People wait outside the Silicon Valley Bank headquarters in Santa Clara, CA, to withdraw funds after the federal government intervened upon the banks collapse.
People wait outside the Silicon Valley Bank headquarters in Santa Clara, California, to withdraw funds after the federal government intervened upon the collapse of the bank. Photograph: Brittany Hosea-Small/Reuters

Shares in banks all over the world have plummeted in recent days as fears that the collapse of Silicon Valley Bank (SVB) could precipitate a wider crisis in the sector.

The speed at which market jitters have spread across the world have forced bank executives and regulators to move with unprecedented swiftness: US authorities guaranteed all deposits in SVB – and smaller bank Signature – 48 hours after it collapsed. Just hours after Credit Suisse’s share price plunged on Wednesday, the Swiss central bank stepped in with a $54bn loan.

While there’s nothing new about a financial emergency, these crises – and their resulting responses – are unique in having been accelerated by a frenzy of social media chatter that has fuelled the panic.

‘It was a bank sprint, not a bank run’

A bank run occurs when customers lose faith in an institution’s ability to look after their money, and large numbers withdraw their deposits all at once.
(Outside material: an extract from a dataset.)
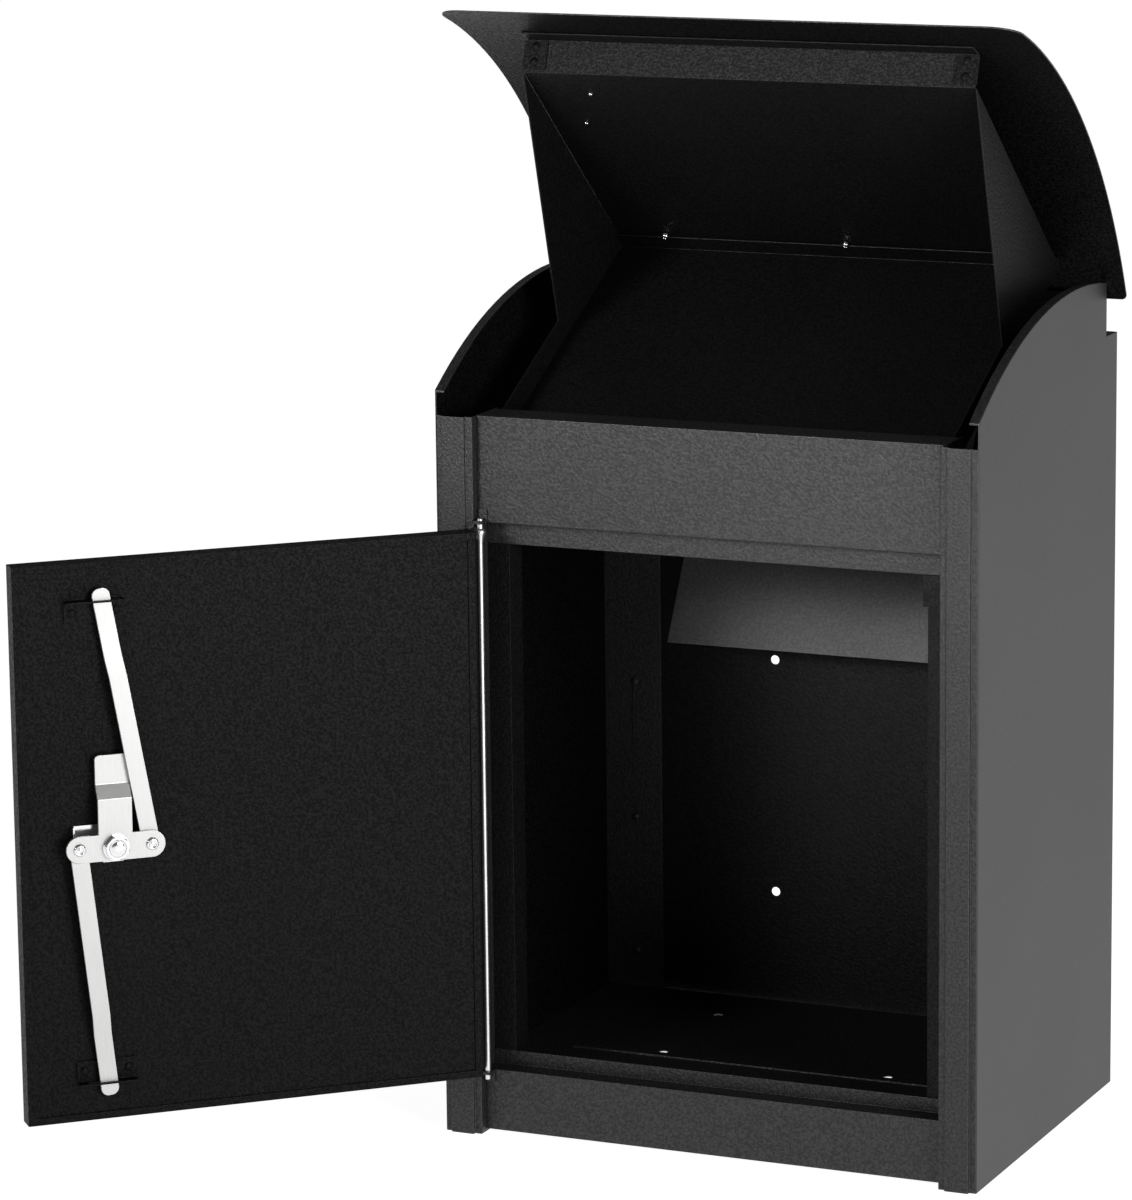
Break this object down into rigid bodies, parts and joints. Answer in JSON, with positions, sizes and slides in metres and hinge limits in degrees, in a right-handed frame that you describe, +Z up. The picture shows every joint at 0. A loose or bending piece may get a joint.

As more people withdraw their funds, the likelihood of the bank being able to cover the withdrawals falls, leading more customers to pile in and demand the return of their money.

“If you see a bomb disposal expert running down the street, don’t ask them what’s happened, just try to keep up,” writes Daniel Davies, the managing director of Frontline Analysts, in the Financial Times.

Crowds gather outside the Brownsville Branch of the Bank of the United States in New York City after it had been ordered to shut down and taken over by the New York State Banking Department on Dec. 11, 1930.
Crowds gather outside the Brownsville Branch of the Bank of the United States in New York City after it had been ordered to shut down and taken over by the New York State Banking Department on 11 December 1930. Photograph: AP

Rumours around a bank’s solvency can build up for months or years before it leads to a run. Or it can happen in a matter of hours.

The collapse of SVB was the second-largest bank failure in the history of the United States. The largest, Washington Mutual in 2008, took place over the course of eight months. SVB’s collapse played out in barely two days.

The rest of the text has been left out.